Frequently Asked Questions

Can I keep my UK ISA as an expat?

Yes, you can retain an existing ISA and it continues to grow free of UK income tax and CGT. However, once non-UK resident, you cannot make further contributions. You can resume contributing if and when you return to UK residence.

What is the best tax wrapper for a non-resident investor?

For many expats, an offshore investment bond offers the most flexibility — tax-deferred growth, a 5% annual withdrawal allowance, and portability across jurisdictions. A general investment account is simpler but offers less tax deferral. The right choice depends on your specific tax position and time horizon.

How much should I hold in cash in an investment portfolio?
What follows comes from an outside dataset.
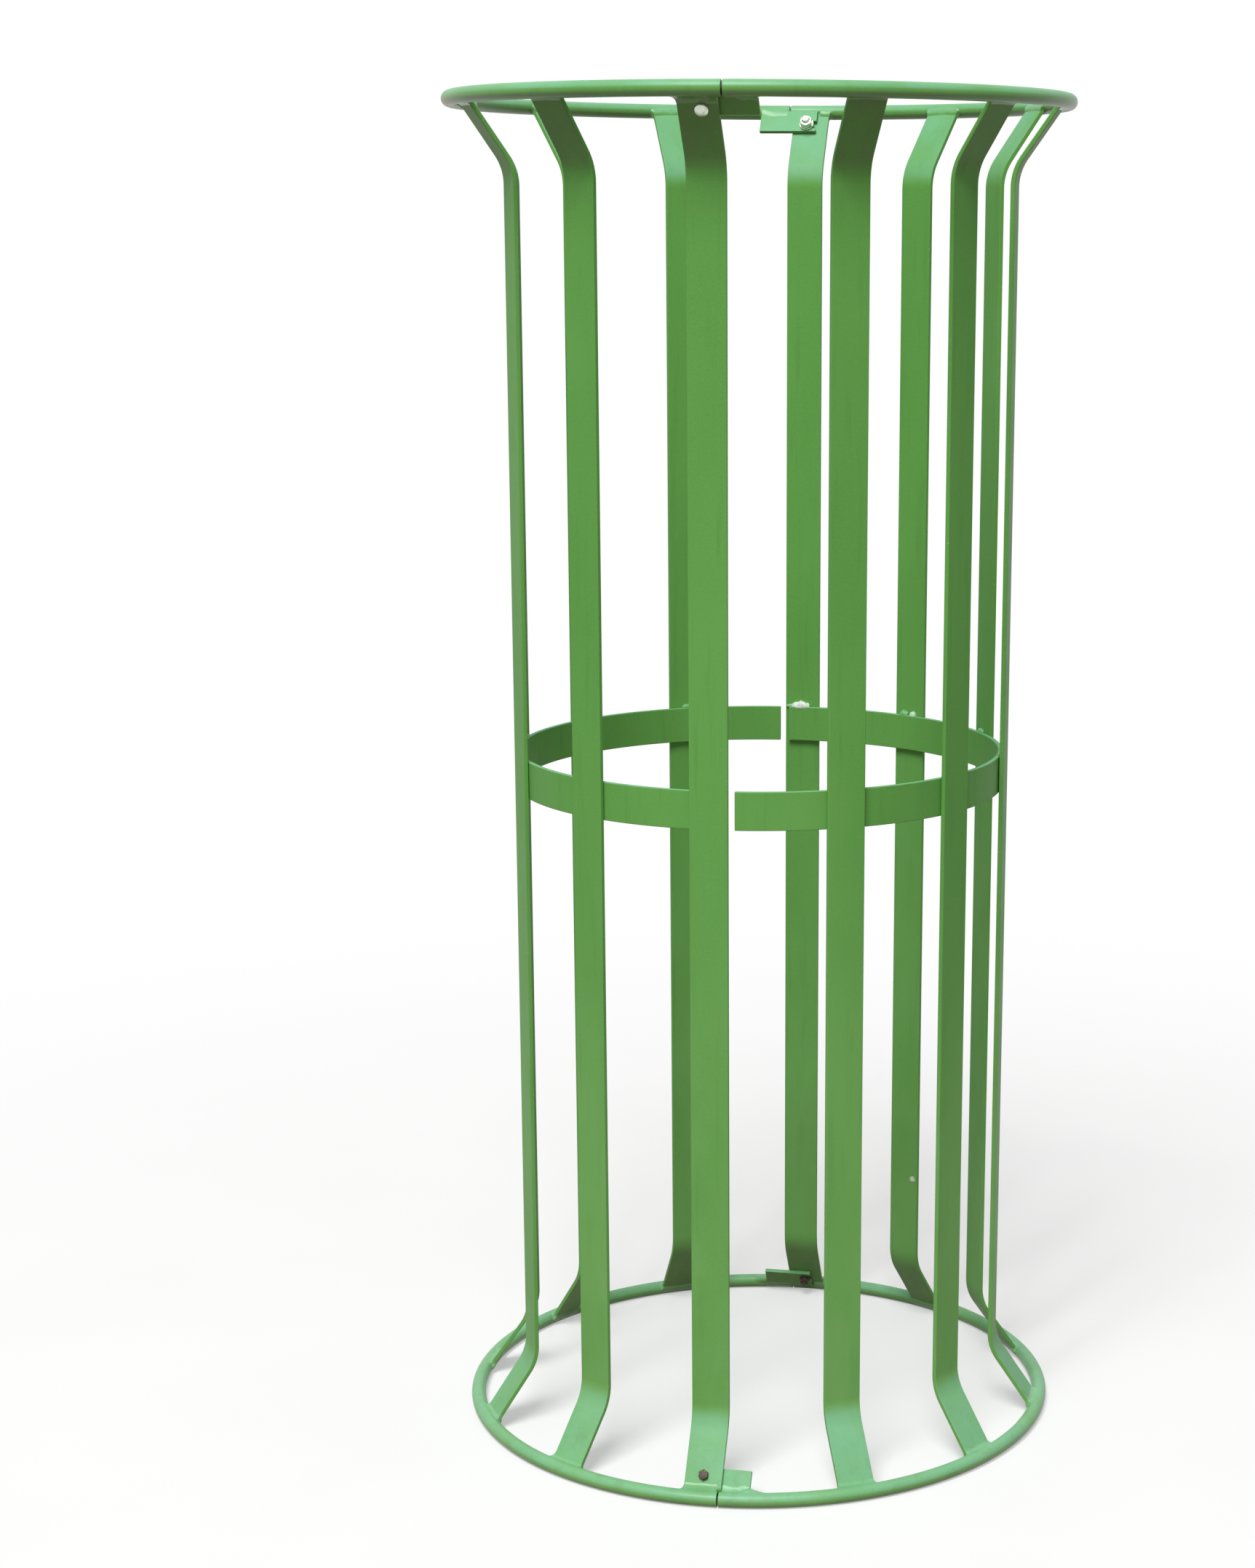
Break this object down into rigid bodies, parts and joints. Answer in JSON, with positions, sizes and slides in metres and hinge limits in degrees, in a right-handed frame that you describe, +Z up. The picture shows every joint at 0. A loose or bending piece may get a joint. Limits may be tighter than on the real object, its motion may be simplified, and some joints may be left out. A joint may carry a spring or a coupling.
{
  "type": "tree guard",
  "caption": "Tall round steel tree guard of flat slats flared out to round-bar rings, with a middle band, in two bolted halves that slide apart.",
  "frame": {"origin": "centre of the bottom of the bounding box, on the ground at the guard's upright axis", "axes": "+Z up along the guard's axis, -Y towards the front of the picture, +X to its right"},
  "size_m": [0.824, 0.824, 1.8],
  "materials": {
    "green_paint": "semi-gloss mid green paint with fine orange peel",
    "zinc_plated_steel": "bright zinc plating, slightly dulled",
    "weathered_steel": "dark weathered steel with traces of rust"
  },
  "bodies": {
    "left_half": {"left_top_ring": "green_paint", "left_bottom_ring": "green_paint", "left_middle_band": "green_paint", "left_slat_1": "green_paint", "left_slat_2": "green_paint", "left_slat_3": "green_paint", "left_slat_4": "green_paint", "left_slat_5": "green_paint", "left_slat_6": "green_paint", "left_top_tab": "green_paint", "left_bottom_tab": "green_paint", "left_top_bolt": "zinc_plated_steel", "left_top_washer": "zinc_plated_steel", "left_top_nut": "zinc_plated_steel", "left_bottom_bolt": "weathered_steel", "left_bottom_washer": "weathered_steel", "left_bottom_nut": "weathered_steel"},
    "right_half": {"right_top_ring": "green_paint", "right_bottom_ring": "green_paint", "right_middle_band": "green_paint", "right_slat_1": "green_paint", "right_slat_2": "green_paint", "right_slat_3": "green_paint", "right_slat_4": "green_paint", "right_slat_5": "green_paint", "right_slat_6": "green_paint", "right_top_tab": "green_paint", "right_bottom_tab": "green_paint", "right_top_bolt": "zinc_plated_steel", "right_top_washer": "zinc_plated_steel", "right_top_nut": "zinc_plated_steel", "right_bottom_bolt": "weathered_steel", "right_bottom_washer": "weathered_steel", "right_bottom_nut": "weathered_steel"}
  },
  "joints": [
    {"name": "halves_part", "type": "slide", "parent": "left_half", "child": "right_half", "axis": [0.9816, -0.1908, 0], "range_m": [0, 0.65]}
  ]
}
A cash buffer of three to six months' living expenses is a common rule of thumb, held outside the investment portfolio. Within the portfolio, strategic cash or short-duration bonds may be appropriate depending on near-term spending plans. Excessive long-term cash holdings erode real returns through inflation.

What is a benchmark and why does it matter?

A benchmark is a reference index against which your portfolio's performance is measured. Without a meaningful benchmark, it is impossible to know whether your portfolio is performing well or poorly relative to the market. For an internationally diversified portfolio, a composite of global equity and bond indices is typically appropriate.

How do I choose between active and passive investment management?

Passive (index-tracking) funds offer low costs and consistent market returns. Active management aims to outperform, but evidence shows most active managers underperform their benchmark net of fees over long periods. A blend — passive for efficient markets, selective active for less efficient asset classes — is a reasonable approach.

This guide is for general information only and does not constitute financial advice or a personal recommendation. The value of investments can fall as well as rise and you may get back less than you invest. Tax rules, pension legislation, and investment regulations change — always verify current rules and seek advice from a qualified independent financial adviser before making any financial decisions.